Há uma boa perspectiva também óbvia.
Com menos crianças e jovens, é menos difícil
enfrentar os problemas da infância e da adolescência.
Uma das questões mais relevantes -e aí nada
óbvia- é apontada pelo demógrafo José
Marcos Pinto da Cunha, da Unicamp. O país está
com uma enorme chance de melhorar seus indicadores sociais
e as cidades serão grandes beneficiárias. Haveria,
segundo ele, muitíssimo mais benefícios do que
prejuízos com o envelhecimento da população.
O pesquisador mostra que, por muitas décadas, a maioria
da população será formada por pessoas
na fase produtiva, gerando empregos e salários -uma
situação nova, criada pela redução
do número de crianças e adolescentes, combinada
com o fato de que ainda é pequena a proporção
de idosos.
Ainda estamos longe, segundo ele, do perfil europeu, em que
cada vez menos trabalhadores devem manter os aposentados.
Mas, afirma Marcos, chegaremos lá e aí já
não teremos esse benefício.
Enquanto vivermos essa transição, teremos a
chance de produzir mais riquezas para sustentar velhos e crianças.
Se estiverem empregadas, as pessoas terão feito uma
poupança para sua aposentadoria, mantendo-se consumidoras
e, assim, estimulando empregos.
Além disso, as pessoas tendem a se manter no trabalho
por mais tempo. Uma reportagem recente da revista "BusinessWeek"
mostrou o número crescente de executivos com mais de
80 anos, reflexo da valorização de atributos
dos mais velhos -a serenidade, a experiência e o senso
de perspectiva, por exemplo. Nada disso seria possível
sem os avanços da medicina.
As cidades que souberem aproveitar esse potencial sairão
ganhando em inovação. Aproveitar significa oferecer
sofisticados serviços médicos, facilidade de
locomoção e programas de aprendizagem permanente.
Tirar proveito, de fato, daquele pré-sal depende não
só do crescimento econômico, mas da qualificação
dos trabalhadores. Isso se traduz na necessidade de melhoria
do ensino público e, mais ainda, no encaminhamento
ao mercado de trabalho. Não é o que ocorre.
O ensino é ruim e a oferta de cursos profissionalizantes,
escassa. Sem contar os desperdícios que cursos ruins,
desconectados da realidade isso para não falar do desvio
de verbas.
Sem isso, o que era apenas uma possibilidade se transformou
em mais um desperdício, desses que estamos tão
acostumados no Brasil -é como se jogássemos
fora, sem explorar, as reservas do pré-sal.
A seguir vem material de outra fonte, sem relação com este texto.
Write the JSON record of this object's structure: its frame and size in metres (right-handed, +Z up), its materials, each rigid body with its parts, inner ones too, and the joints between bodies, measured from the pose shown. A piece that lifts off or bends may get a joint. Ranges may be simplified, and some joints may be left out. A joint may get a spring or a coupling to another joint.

PS: Uma das notícias interessantes da eleição
paulistana é que todos os principais candidatos estão
colocando como missão aumentar a oferta de ensino técnico
o que, até pouco tempo, era visto como uma tarefa dos
governos estadual e federal. O prefeito consegue melhor do
que ninguém conhecer as vocações de cada
bairro e estimular, a partir disso, a formação
profissional. Vejam o absurdo. Um dos obstáculos para
a expansão do ensino técnico público,
na cidade de São Paulo, é a falta de áreas
para construir. Uma parceria com o poder local resolveria
rapidamente esse problema.
Coluna originalmente
publicada na Folha de S.Paulo, editoria Cotidiano.